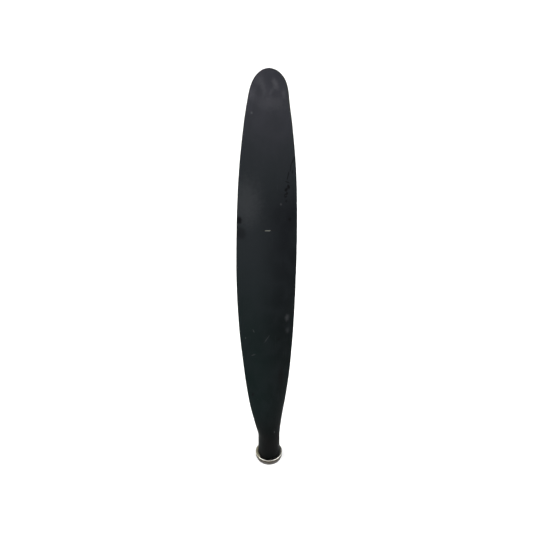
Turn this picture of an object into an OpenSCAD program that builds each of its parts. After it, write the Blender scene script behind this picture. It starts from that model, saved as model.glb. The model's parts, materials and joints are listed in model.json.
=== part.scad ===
// Detached propeller blade: a forged aluminium blade with a flanged butt,
// its captive roller thrust bearing, its bronze butt bushing and the balance
// plug that sits in the tapered bore above the bushing.
// Origin: on the pitch axis, at the butt face. +Z runs out to the tip,
// +X to the leading edge and -Y out of the flat face. Millimetres.

/* [Blade] */
// Length from the butt face to the tip
blade_len = 1100; // [1000:10:1300]
// Greatest width of the blade
blade_width = 140; // [126:1:160]
// Twist between the shank and the tip, in degrees
blade_twist = 34; // [24:1:40]
// Length over which the tip rounds off
tip_round_len = 66; // [50:1:80]
// Radius of the leading and trailing edges
edge_r = 0.9; // [0.6:0.1:1.4]

/* [Shank and butt] */
// Diameter of the round shank
shank_d = 59; // [58:0.5:61]
// Height of the end of the round shank above the butt face
shank_len = 80; // [78:1:90]
// How far the butt flange stands out from the shank
flange_lip = 4.5; // [4.4:0.1:6]
// Thickness of the butt flange
flange_t = 9; // [8:0.5:11]
// Chamfer round the butt face
butt_chamfer = 0.6; // [0.4:0.1:0.8]
// Fillet between the shank and the flange
shank_fillet = 2; // [2:0.5:3]

/* [Butt bushing] */
// Diameter of the pilot bore through the bushing
pilot_d = 30; // [26:0.5:32]
// Height of the bushing's inner end above the butt face
bushing_top = 60; // [50:1:61]
// Circle of the bushing's screws and drive pins
bushing_fixing_circle = 45.2; // [44.8:0.2:45.4]
// Circle of the index holes in the butt face
index_circle = 60.4; // [60:0.2:61]
// Diameter of the index holes
index_hole_d = 4; // [3:0.5:4]

/* [Thrust bearing] */
// Thickness of the bevelled washer
bevelled_washer_t = 4; // [3.8:0.1:5]
// Thickness of the flat washer
flat_washer_t = 3.2; // [2.5:0.1:5]
// Diameter of the thrust rollers
roller_d = 4.4; // [4:0.1:4.4]
// Number of rollers, shared by the two retainer halves
roller_count = 36; // [28:4:36]
// Clearance between the washers and the shank
washer_clearance = 0.6; // [0.4:0.1:1]

/* [Balance plug] */
// Height of the plug's lower face above the butt face
plug_z = 66; // [66:0.5:67]
// Diameter of the stud that carries the balance washers
stud_d = 7.9; // [6:0.1:8]
// Number of lead balance washers
lead_washer_count = 4; // [1:1:6]
// Height of the top of the tapered bore
bore_top = 200; // [180:5:210]

/* [Hidden] */
$fn = 96;

// Overlap that makes a cut pass cleanly through a face
cut = 1;
// Slip between two parts that are pushed or screwed together
slip = 0.03;

// Standard blade: the sliders above scale its station table
std_len = 1100;
std_width = 140;
std_shank_d = 59;
std_shank_len = 80;
std_twist = 34;
// Each station: height, leading half width, trailing half width,
// thickness, twist
STATIONS = [
    [80, 29.5, 29.5, 59, 26],
    [140, 35.5, 40.5, 50, 24],
    [210, 44.5, 54, 38, 21.5],
    [280, 51, 62.5, 29.5, 18],
    [350, 55.5, 68, 23.5, 14.5],
    [470, 61, 75, 17.5, 9.5],
    [600, 63.5, 77, 14, 5],
    [700, 64, 74.5, 11.5, 2],
    [810, 62, 69.5, 9.4, -1.5],
    [900, 57.5, 62.5, 7.8, -4],
    [990, 48.5, 51.5, 6.4, -6.2],
    [1034, 42.5, 44.2, 5.6, -7],
    [1100, 36.5, 31, 4.4, -8]
];
last_station = len(STATIONS) - 1;
Z = 0;
LEAD = 1;
TRAIL = 2;
THICK = 3;
TWIST = 4;

// Height at which the section has become a full airfoil
airfoil_z = 420;
// How far the airfoil's first section stays inside the turned shank
seam = 0.02;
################
▸ OBJECTIVE
Copy out the listing above, line by line and exactly, from its first line to the line holding "flat face. Millimetres.", inclusive.

▸ CORRECT OUTPUT
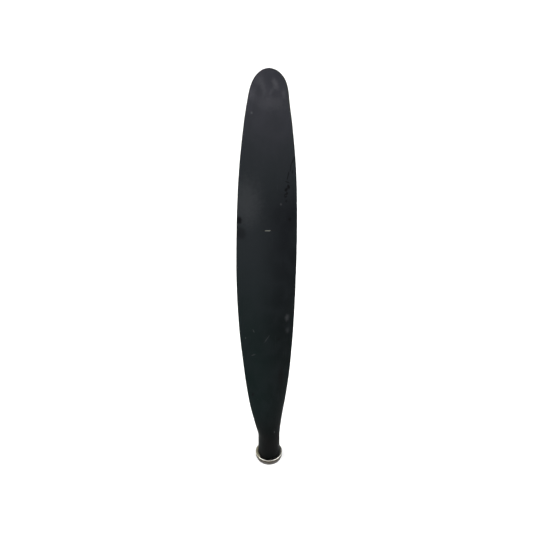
Turn this picture of an object into an OpenSCAD program that builds each of its parts. After it, write the Blender scene script behind this picture. It starts from that model, saved as model.glb. The model's parts, materials and joints are listed in model.json.
=== part.scad ===
// Detached propeller blade: a forged aluminium blade with a flanged butt,
// its captive roller thrust bearing, its bronze butt bushing and the balance
// plug that sits in the tapered bore above the bushing.
// Origin: on the pitch axis, at the butt face. +Z runs out to the tip,
// +X to the leading edge and -Y out of the flat face. Millimetres.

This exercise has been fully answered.